The regulatory threshold most relevant to art allocation within these structures is the definition of a collective investment scheme: under MAS guidelines, a VCC holding art for investment purposes on behalf of multiple investors requires authorisation, but a single-family office VCC holding art as a proprietary asset does not. This distinction matters practically because it determines whether the holding requires a licensed fund manager or can be managed directly by the family office's investment committee. Principals should obtain specific legal advice on this point, as the boundary between proprietary holding and collective scheme is fact-specific.
Succession, Next-Gen Engagement, and the Art Allocation Conversation
Art and photography allocations serve a function in family office governance that purely financial assets cannot: they provide a tangible, emotionally accessible entry point for next-generation family members into the broader investment conversation. Anderson's work — accessible in its subject matter, rigorous in its craft, and documented in monographs that serve as due diligence materials — is precisely the kind of asset that can anchor a next-gen education programme around alternative allocation principles. The 2023 Campden Wealth North America Family Office Report, which surveyed 110 family offices with a combined AUM of approximately US$150 billion, found that 67% of principals identified next-generation engagement as a top-three governance priority, yet fewer than 30% had structured programmes connecting next-gen members to the investment decision-making process.
Photography collections, unlike private equity fund interests or structured credit positions, are physically present in the family's environment. They generate conversations about value, provenance, and long-term thinking in contexts — dining rooms, boardrooms, family retreats — where formal investment education rarely reaches. Principals who use art allocations as a governance tool, rather than purely as a financial allocation, tend to report higher next-gen engagement scores in family governance assessments. Anderson's career, with its clear narrative arc from conflict documentation to institutional recognition, provides an unusually rich pedagogical framework for those conversations.
What to Watch: Key Developments in Art and Alternatives for Family Offices
The following forward-looking indicators are relevant for principals monitoring the intersection of art allocation, regulatory development, and alternative asset strategy across Asia-Pacific.
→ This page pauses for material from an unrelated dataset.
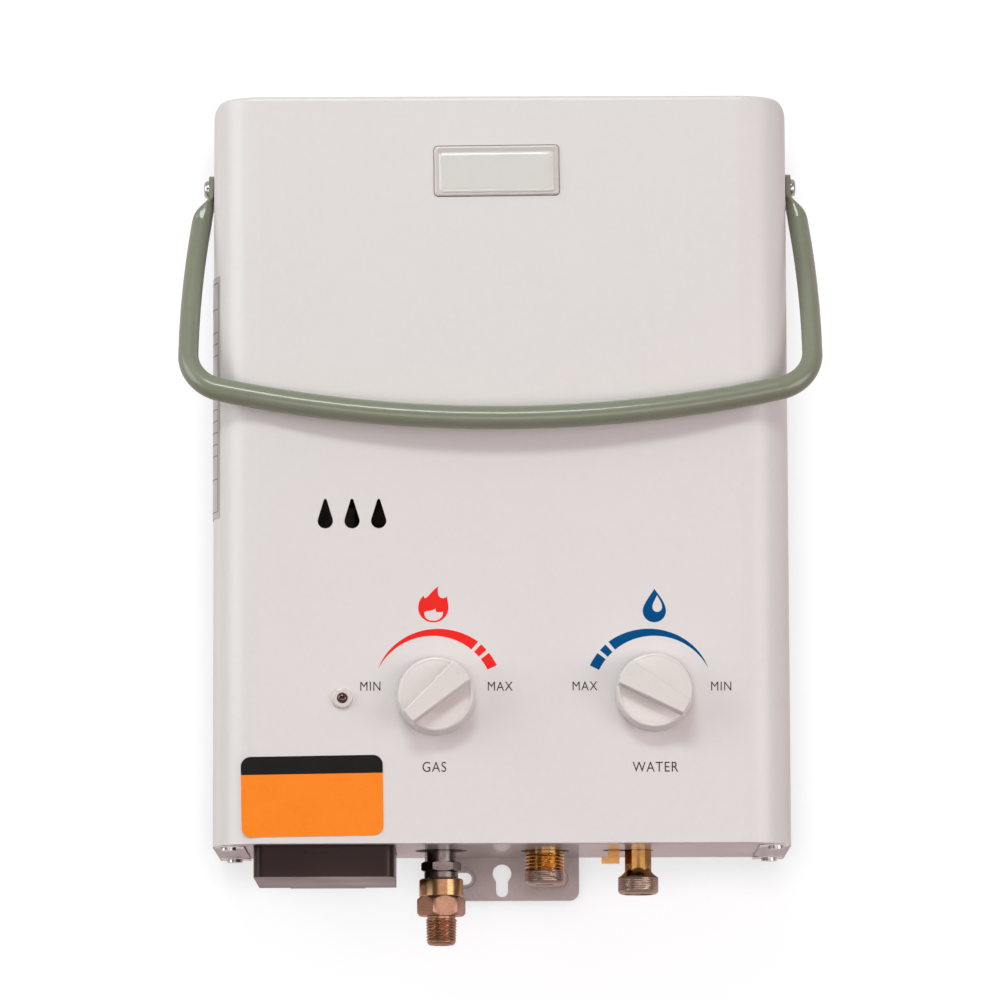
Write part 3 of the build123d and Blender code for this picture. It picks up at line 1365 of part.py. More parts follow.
# ---------------------------------------------------------------- water connections
filter_top = cold_collar_bottom + filter_bore_depth
with BuildPart() as cold_water_inlet:
    rod_z(cold_x, inlet_y, shelf_bottom, shelf_z + spigot_height, cold_spigot_radius)
    hex_z(cold_x, inlet_y, cold_collar_top + cold_cone, shelf_bottom, cold_stem_flats)
    rod_z(cold_x, inlet_y, cold_collar_bottom, cold_collar_top, half_inch_thread)
    chamfer(cold_water_inlet.faces().sort_by(Axis.Z)[0].edges(), thread_chamfer)
    with BuildSketch(Plane.XY.offset(cold_collar_top)) as cone_foot:
        with Locations((cold_x, inlet_y)):
            Circle(half_inch_thread - thread_chamfer)
    with BuildSketch(Plane.XY.offset(cold_collar_top + cold_cone)) as cone_top:
        with Locations((cold_x, inlet_y)):
            Circle(cold_stem_flats / 2)
    loft([cone_foot.sketch, cone_top.sketch])
    stem_top = shelf_z + spigot_height
    rod_z(cold_x, inlet_y, cold_collar_bottom, stem_top, water_bore_radius, Mode.SUBTRACT)
    rod_z(cold_x, inlet_y, cold_collar_bottom, filter_top, filter_bore_radius, Mode.SUBTRACT)
cold_water_inlet.part.label = "cold_water_inlet"
export_step(cold_water_inlet.part, "parts/cold_water_inlet.step")

with BuildPart() as inlet_filter:
    rim_low = filter_top - thread_chamfer
    rod_z(cold_x, inlet_y, rim_low, filter_top, filter_bore_radius - running_gap)
    rod_z(cold_x, inlet_y, filter_top, filter_top + filter_length, filter_tip_radius + filter_sheet)
    cup_top = filter_top + filter_length - filter_sheet
    rod_z(cold_x, inlet_y, rim_low, cup_top, filter_tip_radius, Mode.SUBTRACT)
inlet_filter.part.label = "inlet_filter"
export_step(inlet_filter.part, "parts/inlet_filter.step")

hot_pipe_end = shelf_z + hot_spigot_height
with BuildPart() as hot_water_outlet:
    rod_z(hot_x, hot_y, hot_bottom, hot_thread_top, half_inch_thread)
    chamfer(hot_water_outlet.faces().sort_by(Axis.Z)[0].edges(), thread_chamfer)
    rod_z(hot_x, hot_y, hot_thread_top, hot_flange_bottom, hot_neck_radius)
    hex_z(hot_x, hot_y, hot_flange_bottom, shelf_bottom, hot_flange_flats)
    rod_z(hot_x, hot_y, shelf_bottom, hot_pipe_end, hot_spigot_radius)
    rod_z(hot_x, hot_y, hot_bottom, hot_pipe_end, pipe_radius - pipe_wall, Mode.SUBTRACT)
hot_water_outlet.part.label = "hot_water_outlet"
export_step(hot_water_outlet.part, "parts/hot_water_outlet.step")

with BuildPart() as hot_pipe:
    hot_points = (
        (pipe_joint_x, first_row_y, pipe_z),
        (riser_x, first_row_y, pipe_z),
        (riser_x, first_row_y, hot_run_z),
        (riser_x, hot_run_y, hot_run_z),
        (hot_x, hot_run_y, hot_run_z),
        (hot_x, hot_y, hot_run_z),
        (hot_x, hot_y, hot_pipe_end),
    )
    hot_bends = [pipe_short_bend] + [pipe_bend] * (len(hot_points) - 3)
    run_pipe(hot_points, hot_bends, pipe_radius, pipe_wall)
hot_pipe.part.label = "hot_pipe"
export_step(hot_pipe.part, "parts/hot_pipe.step")

with BuildPart() as pipe_nuts:
    nut_hole = pipe_radius + running_gap
    for row_y in (first_row_y, last_row_y):
        nut_span = (pipe_joint_x - nut_length / 2, pipe_joint_x + nut_length / 2)
        hex_x(nut_span[0], nut_span[1], row_y, pipe_z, nut_flats)
        rod_x(nut_span[0], nut_span[1], row_y, pipe_z, nut_hole, Mode.SUBTRACT)
    upright_nuts = ((coil_start_x, cell_y, valve_top), (hot_x, hot_y, hot_pipe_end))
    for nut_x, nut_y, nut_bottom in upright_nuts:
        hex_z(nut_x, nut_y, nut_bottom, nut_bottom + nut_length, nut_flats)
        rod_z(nut_x, nut_y, nut_bottom, nut_bottom + nut_length, nut_hole, Mode.SUBTRACT)
pipe_nuts.part.label = "pipe_nuts"
export_step(pipe_nuts.part, "parts/pipe_nuts.step")

with BuildPart() as drain_lever:
    lever_span_y = (inlet_y - drain_lever_width / 2, inlet_y + drain_lever_width / 2)
    for step_left, step_top in zip(drain_step_lefts, drain_step_tops):
        slab((step_left, drain_lever_right), lever_span_y, (drain_lever_bottom, step_top))
    stem_foot = drain_step_tops[-1]
    rod_z(drain_x, inlet_y, stem_foot, drain_top, drain_stem_radius)
drain_lever.part.label = "drain_lever"
export_step(drain_lever.part, "parts/drain_lever.step")
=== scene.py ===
"""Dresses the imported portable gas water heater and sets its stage, lights and camera."""
import json
import logging
from dataclasses import dataclass, field
from enum import Enum
from math import atan2, ceil, cos, hypot, pi, radians, sin, tau
from typing import Any, Callable, Sequence

import bmesh
import bpy
from mathutils import Matrix, Vector


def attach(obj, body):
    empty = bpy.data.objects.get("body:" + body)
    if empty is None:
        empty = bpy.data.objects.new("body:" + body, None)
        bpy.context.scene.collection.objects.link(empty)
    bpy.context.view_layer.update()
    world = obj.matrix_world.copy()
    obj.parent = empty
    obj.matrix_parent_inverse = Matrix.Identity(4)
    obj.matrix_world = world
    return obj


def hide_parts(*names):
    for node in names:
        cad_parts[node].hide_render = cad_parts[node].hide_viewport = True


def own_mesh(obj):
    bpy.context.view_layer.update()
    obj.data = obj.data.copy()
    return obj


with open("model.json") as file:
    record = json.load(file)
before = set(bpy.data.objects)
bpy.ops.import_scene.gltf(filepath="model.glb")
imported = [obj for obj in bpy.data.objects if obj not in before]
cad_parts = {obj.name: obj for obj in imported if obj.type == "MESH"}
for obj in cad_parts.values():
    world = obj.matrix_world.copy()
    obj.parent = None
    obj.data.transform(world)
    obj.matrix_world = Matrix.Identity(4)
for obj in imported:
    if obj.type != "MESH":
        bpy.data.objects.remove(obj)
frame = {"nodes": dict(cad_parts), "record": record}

log = logging.getLogger("heater")

MM = 0.001
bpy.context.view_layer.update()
Point2 = tuple[float, float]
Point3 = tuple[float, float, float]

# Height of a capital against the font's size, and the room between letters.
CAPITAL_SHARE = 0.72
LETTER_SPACING = 1.12
# Length of a cubic handle that draws a quarter circle of radius 1.
CIRCLE_HANDLE = 0.56
# Values of the mixed patterns between which a finish goes from its first colour to its second.
COLOUR_BLEND = (0.12, 0.42)
# Values of the broad pattern between which the gloss changes, and the lowest roughness.
GLOSS_BLEND = (0.3, 0.7)
LEAST_ROUGHNESS = 0.02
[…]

- MAS consultation on digital asset custody rules (expected H2 2025): Proposed guidelines may clarify how tokenised art and collectibles are treated within VCC structures, potentially opening new liquidity pathways for illiquid alternative allocations.
- SFC OFC review (ongoing): The SFC's continuing review of OFC operational requirements is expected to produce updated guidance on non-financial asset holdings, with implications for art and collectibles allocations within Hong Kong-domiciled structures.
- Artprice 2024 annual report (Q1 2025 release): The annual auction data release will provide updated pricing benchmarks for photography as an asset class, including post-war and contemporary categories where Anderson's work sits.
- Campden Wealth Asia-Pacific Family Office Report (annual, typically Q3): The 2025 edition is expected to include expanded data on alternatives allocation, with specific attention to art and collectibles following increased principal interest in the category.
- DIFC Art and Finance Forum (Dubai, annually): A key venue for principals with Middle Eastern exposure to assess cross-jurisdictional art allocation structures and meet institutional advisers active in the space.
Frequently Asked Questions
How do family offices typically structure art and photography allocations within regulated vehicles like Singapore VCCs?
Most Singapore-based single-family offices holding art as a proprietary investment use a VCC sub-fund structure to ring-fence the allocation from liquid assets. Under MAS guidelines, a single-family office VCC holding art on a proprietary basis does not require authorisation as a collective investment scheme, but the family office should confirm this with Singapore-qualified legal counsel given the fact-specific nature of the determination. The VCC's flexible redemption and sub-fund segregation features make it well-suited to holding illiquid positions with long appreciation horizons.
What makes photography a defensible alternative asset class compared to other collectibles?
Photography benefits from a relatively transparent auction market — Artprice tracks millions of results annually — combined with strong institutional validation frameworks such as Magnum Photos membership and museum collection inclusion. The top tier of the market, where artists like Christopher Anderson operate, shows consistent price appreciation over 10-plus year horizons with lower volatility than speculative collectibles categories. Provenance documentation is also generally more standardised in photography than in some other collectible categories, reducing due diligence complexity.
How should family office principals approach next-generation engagement through art allocation?
The most effective approach treats art allocation as a governance tool as well as a financial one. Structured programmes that involve next-gen family members in acquisition decisions — including due diligence on provenance, artist career trajectory, and institutional validation — build investment discipline in accessible contexts. Photography is particularly effective because monographs, exhibition catalogues, and critical reviews provide a rich documentary record that mirrors the due diligence materials next-gen members will later use for private equity and private credit allocations.
What regulatory threshold triggers the need for an SFC licence when holding art within a Hong Kong OFC?
Under Hong Kong's Securities and Futures Ordinance, the SFC's licensing requirements apply when a collective investment scheme is being operated. A single-family office OFC holding art as a proprietary investment for the benefit of a single family is generally outside this threshold, but multi-family structures or arrangements involving third-party investors in the art holding would typically require SFC authorisation. Principals should obtain specific advice from SFC-qualified counsel before structuring any multi-party art holding within an OFC.